Medienpoints – mehr als nur Eldorados für Lesehungrige

Hannelore Sigbjoernsen

Gerade zehn Uhr an einem Vormittag im Februar. Gegen den grauen Himmel stehen die bunten Bücherkisten vor dem Medien­point in der Crellestraße 9, Schöneberg. Wohl geordnet nach Sachgebieten, keine Not also, nicht genau das Genre zu finden, was man bevorzugt.

Wunderbar! Jetzt drei Bücher raussuchen, unter den Arm klemmen, ab nach Hause damit, heißen Kaffee kochen und …

Die Bücher sind zu Ende gelesen. Was nun? Wieder unter den Arm nehmen, in die ­Crellestraße 9 gehen, dort abgeben oder austauschen. Wenig später hat man den Eindruck, dass genau das vor dem und im Haus geschieht.

Was sind diese Medienpoints eigentlich?
Nach meiner Meinung, die beste Erfindung, die der Kulturring vor mehr als zehn Jahren mit Hilfe der Arbeitsförderung realisiert hat, um Gedrucktes vor dem Shreddern, vor der Vernichtung zu bewahren. Ein Projekt mit Nachhaltigkeit, als von Klimaschutz in dem Maße wie heute noch nicht die Rede war.
Sie sind jedoch weitaus mehr: Es sind Orte, in denen beschäftigt wird, wer auf dem ersten Arbeitsmarkt – aus welchen Gründen auch immer – keine Chance hat, angestellt zu werden. Hier werden Menschen wieder integriert und in einen Arbeitsprozess mit hohem sozialen Anspruch einbezogen. Sie haben einen geregelten Arbeitstag, sind Teil eines Teams, mit dem sie sich arrangieren, kommen mit den Nutzern*innen der Einrichtungen zusammen, kommunizieren mit ihnen und lernen, wenn nötig, auch mal Wogen zu glätten. Hier wird ihnen Mitsprache- und Mitgestaltungsrecht gewährt. Die Arbeit, die sie tun – Entgegennehmen von Bücherspenden, sortieren, sachlich zuordnen und für ihre Weitergabe sorgen, heißt auch, sich mit dem Inhalt und den Autoren zu beschäftigen.

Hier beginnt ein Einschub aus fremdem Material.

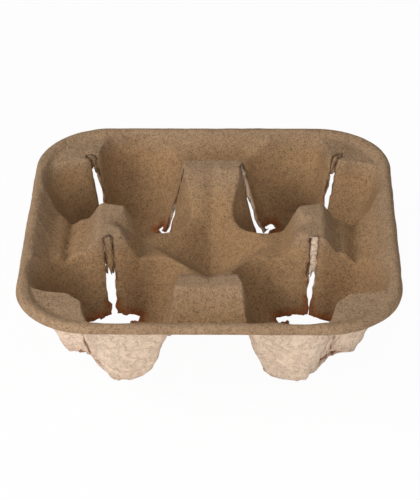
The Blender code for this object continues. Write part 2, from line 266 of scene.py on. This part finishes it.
POCKETS = {
    ("back", "left"): (
        Slit(0.0376, 0.0145, 0.0095, STRAIGHT_WIDTHS),
        Slit(0.0338, 0.0130, 0.0145, CLOSING_WIDTHS),
        Slit(0.0310, 0.0145, 0.0145, PLAIN_WIDTHS),
    ),
    ("back", "right"): (
        Slit(0.0376, 0.0145, 0.0110, EVEN_WIDTHS),
        Slit(0.0352, 0.0150, 0.0150, LEAF_WIDTHS),
        Slit(0.0310, 0.0145, 0.0145, PLAIN_WIDTHS),
    ),
    ("front", "left"): (
        Slit(0.0320, 0.0145, 0.0145, PLAIN_WIDTHS),
        Slit(0.0320, 0.0145, 0.0145, PLAIN_WIDTHS),
        Slit(0.0346, 0.0115, 0.0150, BRIDGED_WIDTHS),
    ),
    ("front", "right"): (
        Slit(0.0320, 0.0145, 0.0145, PLAIN_WIDTHS),
        Slit(0.0320, 0.0145, 0.0145, PLAIN_WIDTHS),
        Slit(0.0350, 0.0130, 0.0130, HALF_OPEN_WIDTHS),
    ),
}
SLIT_SPREAD = math.radians(26)
LEAST_HALF_WIDTH = 0.0001
CROSS_CUT_RADIUS = (BOWL_RADIUS + WAIST_GRIP_RADIUS) / 2
CROSS_CUT_RING_SHARES = (0.50, 0.75, 1)
RAGGED_DEPTH = 0.0006
RAGGED_LENGTH = 0.0016
RAGGED_FULL_WIDTH = 0.0024
NOISE_CELLS = 64
SAME_SPOT = 1e-6


def lattice_noise(points, size, seed):
    """Values at the corners of cubes of one size, blended inside each cube by smooth steps."""
    values = np.random.default_rng(seed).uniform(-1, 1, (NOISE_CELLS, NOISE_CELLS, NOISE_CELLS))
    place = np.asarray(points) / size + 10 * NOISE_CELLS
    cell = np.floor(place).astype(int)
    share = smooth_step(place - cell)
    total = 0
    for step in np.ndindex(2, 2, 2):
        corner = (cell + step) % NOISE_CELLS
        weight = np.prod(np.where(np.array(step) == 1, share, 1 - share), axis=-1)
        total = total + weight * values[corner[..., 0], corner[..., 1], corner[..., 2]]
    return total


def noise_along(run, size, seed):
    """Lattice noise read along one line."""
    return lattice_noise(np.stack([run, 0 * run, 0 * run], axis=-1), size, seed)


def grid_quads(rows, columns):
    """The four corners' numbers of each cell of a grid of points."""
    index = np.arange(rows * columns).reshape(rows, columns)
    return np.stack([index[:-1, :-1], index[:-1, 1:], index[1:, 1:], index[1:, :-1]], axis=-1)


def edge_distance(angle):
    """How far a ray from the pocket's centre runs before it leaves its quarter, by halving."""
    reach = np.full(angle.shape, HALF_SIDE)
    step = HALF_SIDE / 2
    for _ in range(EDGE_HALVINGS):
        x = POCKET_CENTRE + reach * np.cos(angle)
        y = POCKET_CENTRE + reach * np.sin(angle)
        inside = (inset_from_edge(x, y) > RIM_WIDTH) & (x > 0) & (y > 0)
        reach = np.where(inside, reach + step, reach - step)
        step = step / 2
    return reach


def mouth_distance(angle, edge, divider_turn):
    """Where each ray's pocket wall comes up through the deck: the last sample below it."""
    share = np.linspace(0, 1, MOUTH_SAMPLES)
    waist = waist_radius(angle)
    reach = waist[:, None] + (edge - waist)[:, None] * share
    x = POCKET_CENTRE + reach * np.cos(angle)[:, None]
    y = POCKET_CENTRE + reach * np.sin(angle)[:, None]
    below = pocket_height(reach, angle[:, None], divider_turn) < deck_height(x, y)
    last = share.size - 1 - np.argmax(below[:, ::-1], axis=1)
    return reach[np.arange(angle.size), last]


def ring_distances(angle, divider_turn):
    """Distances along each ray: even steps between floor, bowl edge, waist, mouth and edge."""
    edge = edge_distance(angle)
    mouth = mouth_distance(angle, edge, divider_turn)
    waist = waist_radius(angle)
    outer_mouth = np.minimum(mouth + MOUTH_ROUNDING / 2, edge - MOUTH_ROUNDING / 4)
    inner_mouth = np.minimum(mouth - MOUTH_ROUNDING / 2, outer_mouth - MOUTH_ROUNDING / 2)
    knots = [0 * angle, 0 * angle + FLOOR_RADIUS, 0 * angle + BOWL_RADIUS, waist]
    knots += [inner_mouth, outer_mouth, edge]
    counts = [FLOOR_RINGS, BOWL_RINGS, SHELF_RINGS, WALL_RINGS, MOUTH_RINGS, DECK_RINGS]
    stretches = [
        start[:, None] + (end - start)[:, None] * np.arange(count) / count
        for start, end, count in zip(knots[:-1], knots[1:], counts)
    ]
    return np.concatenate(stretches + [edge[:, None]], axis=1)


def slit_half_width(out, slit, seed):
    """Half the slit's width at each radius, between its stated widths, plus a ragged tear."""
    share = np.clip((out - WAIST_GRIP_RADIUS) / (slit.top - WAIST_GRIP_RADIUS), 0, 1)
    width = np.interp(share, SLIT_SHARES, slit.widths)
    tear = noise_along(out, RAGGED_LENGTH, seed) + noise_along(out, RAGGED_LENGTH / 3, seed)
    half = width / 2 + RAGGED_DEPTH * tear * (1 - share) * np.minimum(1, width / RAGGED_FULL_WIDTH)
    cut = (out > WAIST_GRIP_RADIUS - SAME_SPOT) & (out < slit.top)
    return np.where(cut, np.maximum(half, LEAST_HALF_WIDTH), 0)


def rays_before(corner, grip_angle):
    """How many of a sector's rays lie between its grip and a corner of the quarter."""
    return round(SECTOR_RAYS * (corner - grip_angle) / GRIP_SPACING)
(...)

Nicht selten muss dazu im Internet recherchiert werden – heißt, die Internetrecherche gehört ebenfalls zu dem, was man in einem Medienpoint lernen kann.

Viele Mitarbeiter*innen, denen die Bü­cher­welt bis dato eher eine verschlossene war, finden in den Medienpoints Zugang zum Gedruckten. Acht solcher Einrichtungen unterhält der Kulturring, dazu einen speziellen KinderMedien­Point.

Die „Crelle 9“ in Schöneberg ist eine ­große Einrichtung in bester Lage. Kein Autodurchgangsverkehr, kleine und große Läden und Cafés links und rechts der Straße. Die immer aktuell gestalteten Schaufenster gehören zu ihrem Programm. Es gibt drinnen wie draußen kein Sachgebiet, zu dem kein Buch zu finden ist, ebenso andere Medien. Mehrsprachige Kinder- und Jugendliteratur ist besonders ausgewiesen. Die im Homeoffice entstandene Autoreninfothek ist ein spezielles Angebot für Interessierte. Ebenso eine Besonderheit, ein „Kunstautomat“, der gegen einen kleinen Obolus ein künstlerisches Original im Zigarettenschachtelformat hergibt.

Nicht nur die Anwohner wissen das alles zu schätzen. Man kommt auch von weiter her und nicht selten mit einem Wunschzettel oder der Frage: „Haben sie das auch?“

„Nachgefragt und zurückgelegt“, auch das gehört zum Angebot dieser sinnreichen Beschäftigung in den Medienpoints.